Steps to planning an essay

The steps to planning an essay include understanding first and foremost the subject of the essay, and the scope of what is to be written. The scope of the essay is determined largely by relevance. Relevance here means what the reader is interested in. The essay also needs to present ideas and arguments / explanations in a manner which the reader finds interesting, engaging, and ultimately useful, as the reader is the judge of whether the essay does what is required. The essay needs to be structured appropriately, and use suitable language and styles to present information. The essay also needs to be the correct length, and to provide evidence as to any claims made. It is also good practice to present a balanced view of a subject, by putting forward arguments for and against, or citing both benefits and disadvantages. All of these elements need to be considered and the essay planned carefully to deliver the information in an optimal way for the reader.
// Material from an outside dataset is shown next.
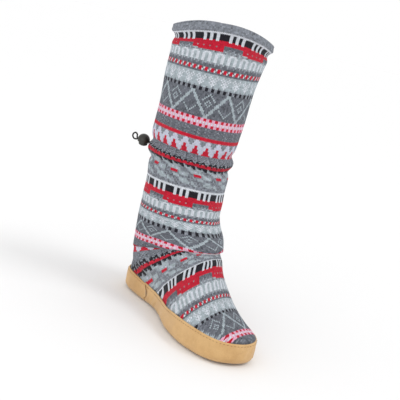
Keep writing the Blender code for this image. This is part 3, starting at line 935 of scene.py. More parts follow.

As an example, an essay about personality sounds straightforward, but for the essay to be effective, it needs to be focussed on only the relevant aspects of personality. The first stage in planning the essay would be to define what information about personality is relevant to the audience. If the audience of the essay is a company interested in using psychological measures to assess the personality of their employees, the essay would need to present the key points about personality measures, for and against, possible costs / implications, and maybe some information about how measures could be implemented. Each of these elements needs to be planned into the essay, so that they are presented in a logical and clear way, and flow on from one another. These elements would likely provide the content of the essay, and so would sit in the middle of the plan, perhaps using ‘content’ as a heading.

The content needs to be delivered to the reader in a way that the reader can appreciate the arguments / explanations being provided, so they need to be introduced. A useful way of presenting information is to move from broad, general statements, toward more specific claims, in the same way a salesman might talk to a potential buyer; first establishing a specific need by talking around a subject, and then trying to demonstrate to the buyer how the purchase could meet their specific need, by presenting specific benefits matched to the buyers need(s). The essay plan, therefore, needs to begin with an introduction, and include the general ideas that the essay will use to frame the specific content already planned in.

The essay plan now has a beginning, middle, and no conclusion. The conclusion should summarise the key points made in the middle of the essay. Good practice here is to present the key points in the same order that they are written in the content of the essay, which should be evident from the essay plan. The conclusion also needs to revisit the opening points made in the introduction, so as to relocate the reader, and give them an understanding of the broader context or meaning of the arguments / explanations presented in the essay. Again, these broad points should be evident from the essay plan. Well planned essays usually produce a conclusion almost of their own volition; if the planning was effective, then the conclusion should almost write itself, as the key points that need to be made will be obvious from the planning.

The essay plan should read like an outline of the arguments / explanations that the essay is presenting, moving from broad introductory points toward more specific points, and then concluding with the key points within context. The essay plan should show how the subject of the essay is introduced in general terms, and then how these generalisations are funnelled into specifics, which are presented as elaboration on the generalisations made in the introduction. The plan needs to include a conclusion, which should show how the specific points made are relevant to the original generalisations, or to put it another way, the specific points made in the essay should be placed into the broader context for the reader. The flow of the ideas that underpin the essay should be clear from the plan.

The reason that planning an essay is useful is that it helps the writer frame their thoughts so that the essay is focussed, effective and entirely relevant to the reader. The reader is the judge of whether an essay is good or not, and if the essay does not deliver what the reader wants, they will stop reading. Building an essay plan forces the writer to think about the aim of the essay, and about what can be practically achieved by the essay. It is at the planning stage that writers should be defining what is to be written about, and how it is to be written, so as to best address the needs of the reader of the essay. The secret of planning an essay is in understanding what the reader wants, and how the essay is defined in light of the reader’s requirements. Planning an essay also drives out areas of the subject where the writer may need to do further research, or provide evidence to back up their claims, and highlights any weaknesses in the line of argument that the writer hopes to use. Planning an essay is essential preparation to writing an essay. Not only does it provide a logical framework for the thoughts of the writer, and ensure that the reader wants to read the essay, it also drives the writing of the essay itself. Just as a good essay plan will drive the writing of the conclusion, it should also drive the writing of the entire essay. A good essay plan allows the writer to concentrate on writing well, as all the thinking about the requirements of the reader was built into the essay plan.